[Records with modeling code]

────────────────────────────────────────

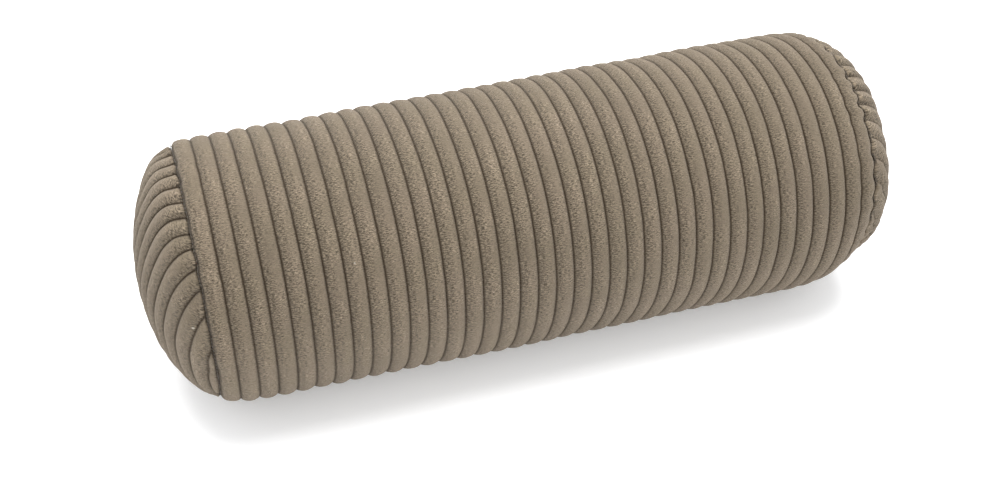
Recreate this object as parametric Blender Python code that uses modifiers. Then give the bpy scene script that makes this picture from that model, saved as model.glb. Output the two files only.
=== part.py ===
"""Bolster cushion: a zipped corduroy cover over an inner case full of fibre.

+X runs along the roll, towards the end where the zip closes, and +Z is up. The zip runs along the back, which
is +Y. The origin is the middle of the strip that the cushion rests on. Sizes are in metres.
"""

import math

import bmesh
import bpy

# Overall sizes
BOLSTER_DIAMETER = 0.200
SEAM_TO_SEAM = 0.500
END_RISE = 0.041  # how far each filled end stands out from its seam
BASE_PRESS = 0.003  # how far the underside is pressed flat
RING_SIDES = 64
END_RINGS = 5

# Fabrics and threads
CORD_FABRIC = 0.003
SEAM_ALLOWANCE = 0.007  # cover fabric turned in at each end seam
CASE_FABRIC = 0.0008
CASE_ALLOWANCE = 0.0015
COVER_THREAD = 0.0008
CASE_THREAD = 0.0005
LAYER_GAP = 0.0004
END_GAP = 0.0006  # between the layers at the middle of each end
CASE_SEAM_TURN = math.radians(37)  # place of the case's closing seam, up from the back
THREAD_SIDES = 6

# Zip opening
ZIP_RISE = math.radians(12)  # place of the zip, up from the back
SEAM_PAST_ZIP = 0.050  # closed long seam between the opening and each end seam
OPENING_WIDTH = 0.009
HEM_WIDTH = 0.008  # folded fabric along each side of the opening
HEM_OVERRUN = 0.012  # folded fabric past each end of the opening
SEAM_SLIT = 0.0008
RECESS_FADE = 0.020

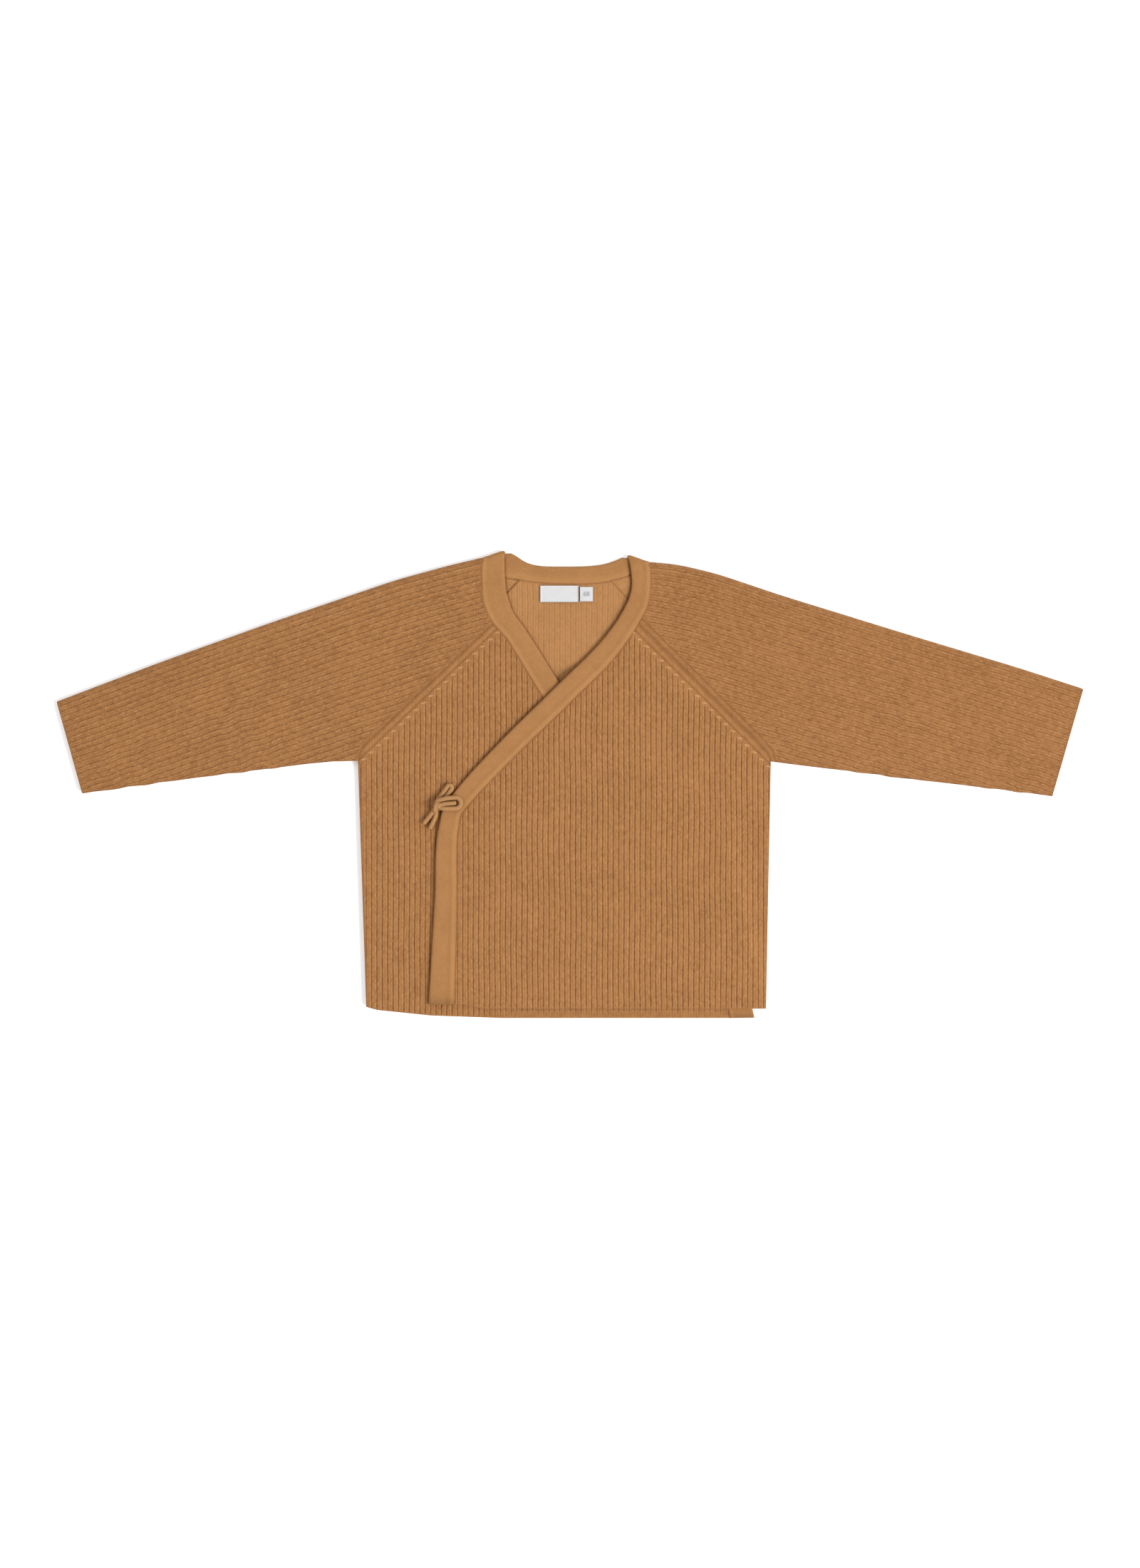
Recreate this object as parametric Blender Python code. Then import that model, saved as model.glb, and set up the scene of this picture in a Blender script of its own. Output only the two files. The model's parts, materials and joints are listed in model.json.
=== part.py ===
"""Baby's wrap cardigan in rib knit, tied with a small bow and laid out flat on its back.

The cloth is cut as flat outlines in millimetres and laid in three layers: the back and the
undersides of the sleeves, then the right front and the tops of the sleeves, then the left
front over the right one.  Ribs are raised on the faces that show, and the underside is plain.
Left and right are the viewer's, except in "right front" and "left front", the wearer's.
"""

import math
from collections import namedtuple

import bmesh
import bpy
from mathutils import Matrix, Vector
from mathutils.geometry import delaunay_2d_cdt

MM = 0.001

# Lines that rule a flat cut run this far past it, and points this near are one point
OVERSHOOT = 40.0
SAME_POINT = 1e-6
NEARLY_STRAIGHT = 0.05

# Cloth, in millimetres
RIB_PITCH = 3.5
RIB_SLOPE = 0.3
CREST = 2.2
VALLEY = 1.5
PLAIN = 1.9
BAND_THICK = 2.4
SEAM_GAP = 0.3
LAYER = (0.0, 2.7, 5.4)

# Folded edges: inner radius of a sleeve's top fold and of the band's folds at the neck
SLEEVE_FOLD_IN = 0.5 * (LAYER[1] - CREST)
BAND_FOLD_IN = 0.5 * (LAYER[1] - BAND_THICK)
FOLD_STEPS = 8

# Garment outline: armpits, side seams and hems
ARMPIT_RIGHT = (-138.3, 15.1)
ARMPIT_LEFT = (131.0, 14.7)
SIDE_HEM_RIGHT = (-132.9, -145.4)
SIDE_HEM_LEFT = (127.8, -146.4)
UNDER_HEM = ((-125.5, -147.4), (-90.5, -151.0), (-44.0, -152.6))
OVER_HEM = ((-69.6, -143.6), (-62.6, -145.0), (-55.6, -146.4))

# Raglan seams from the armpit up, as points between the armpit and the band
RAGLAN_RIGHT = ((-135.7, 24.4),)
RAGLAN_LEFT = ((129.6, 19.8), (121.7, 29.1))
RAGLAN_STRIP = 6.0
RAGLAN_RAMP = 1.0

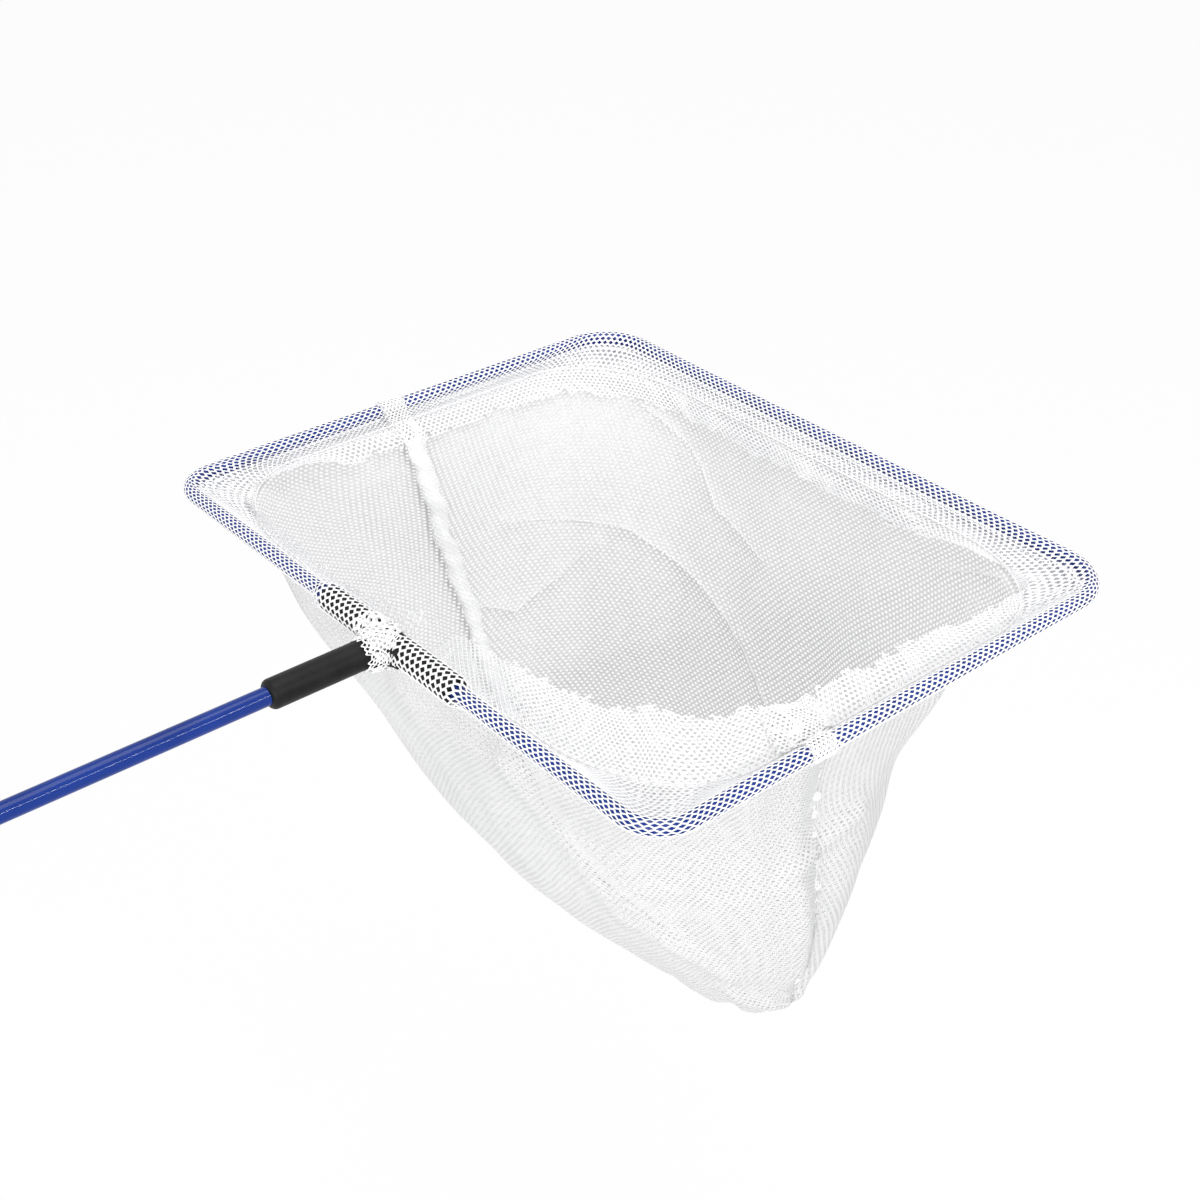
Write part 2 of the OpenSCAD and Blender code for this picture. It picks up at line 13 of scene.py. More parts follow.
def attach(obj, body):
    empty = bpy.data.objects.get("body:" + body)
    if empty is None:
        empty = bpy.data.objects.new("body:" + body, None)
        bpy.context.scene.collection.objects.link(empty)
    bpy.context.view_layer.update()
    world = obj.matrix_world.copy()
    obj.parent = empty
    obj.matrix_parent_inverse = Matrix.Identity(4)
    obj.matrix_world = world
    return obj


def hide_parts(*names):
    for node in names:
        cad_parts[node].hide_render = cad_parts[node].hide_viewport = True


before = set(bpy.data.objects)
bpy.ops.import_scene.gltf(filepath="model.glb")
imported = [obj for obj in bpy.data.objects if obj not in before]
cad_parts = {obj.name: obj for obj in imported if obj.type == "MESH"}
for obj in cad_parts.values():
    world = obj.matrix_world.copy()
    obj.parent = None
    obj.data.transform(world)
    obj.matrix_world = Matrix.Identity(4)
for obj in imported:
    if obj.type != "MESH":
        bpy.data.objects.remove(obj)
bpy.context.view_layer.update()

────────────────────────────────────────

Written task
Set down, exactly as written, each line of the data from its opening line through the one containing "on its back.". Output nothing more.

Exercise answer
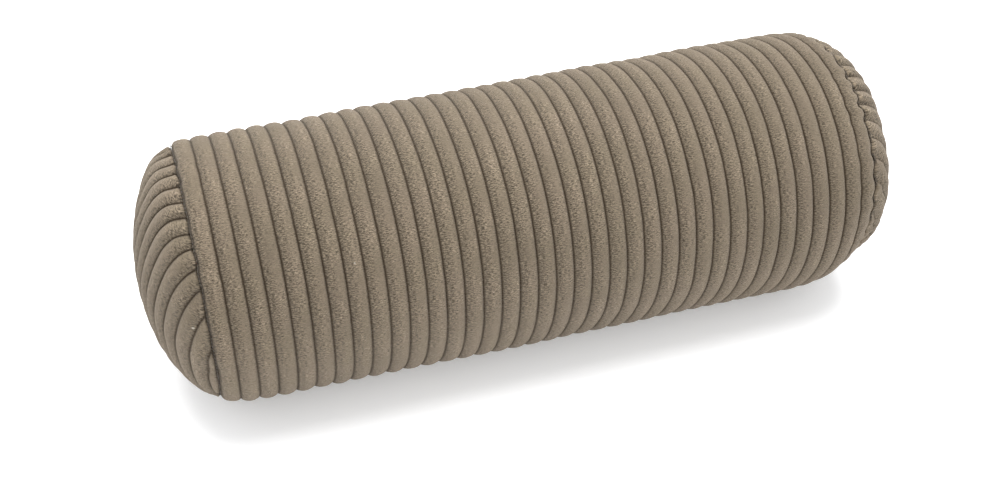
Recreate this object as parametric Blender Python code that uses modifiers. Then give the bpy scene script that makes this picture from that model, saved as model.glb. Output the two files only.
=== part.py ===
"""Bolster cushion: a zipped corduroy cover over an inner case full of fibre.

+X runs along the roll, towards the end where the zip closes, and +Z is up. The zip runs along the back, which
is +Y. The origin is the middle of the strip that the cushion rests on. Sizes are in metres.
"""

import math

import bmesh
import bpy

# Overall sizes
BOLSTER_DIAMETER = 0.200
SEAM_TO_SEAM = 0.500
END_RISE = 0.041  # how far each filled end stands out from its seam
BASE_PRESS = 0.003  # how far the underside is pressed flat
RING_SIDES = 64
END_RINGS = 5

# Fabrics and threads
CORD_FABRIC = 0.003
SEAM_ALLOWANCE = 0.007  # cover fabric turned in at each end seam
CASE_FABRIC = 0.0008
CASE_ALLOWANCE = 0.0015
COVER_THREAD = 0.0008
CASE_THREAD = 0.0005
LAYER_GAP = 0.0004
END_GAP = 0.0006  # between the layers at the middle of each end
CASE_SEAM_TURN = math.radians(37)  # place of the case's closing seam, up from the back
THREAD_SIDES = 6

# Zip opening
ZIP_RISE = math.radians(12)  # place of the zip, up from the back
SEAM_PAST_ZIP = 0.050  # closed long seam between the opening and each end seam
OPENING_WIDTH = 0.009
HEM_WIDTH = 0.008  # folded fabric along each side of the opening
HEM_OVERRUN = 0.012  # folded fabric past each end of the opening
SEAM_SLIT = 0.0008
RECESS_FADE = 0.020

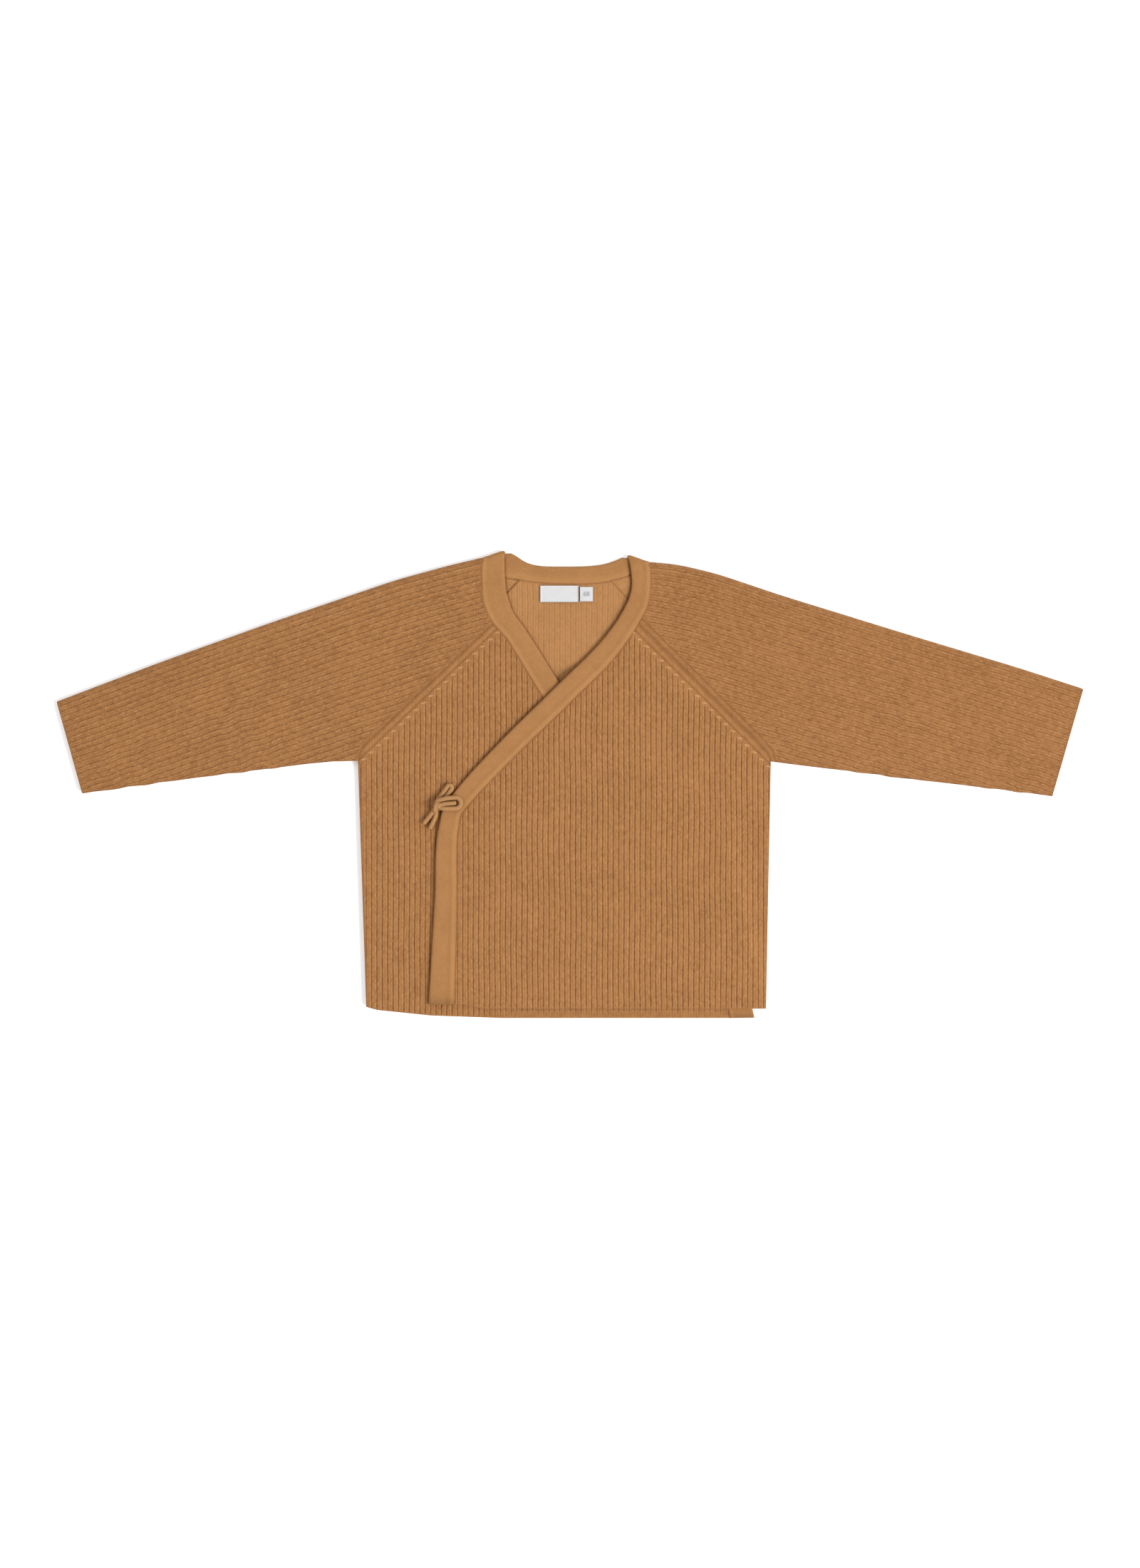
Recreate this object as parametric Blender Python code. Then import that model, saved as model.glb, and set up the scene of this picture in a Blender script of its own. Output only the two files. The model's parts, materials and joints are listed in model.json.
=== part.py ===
"""Baby's wrap cardigan in rib knit, tied with a small bow and laid out flat on its back.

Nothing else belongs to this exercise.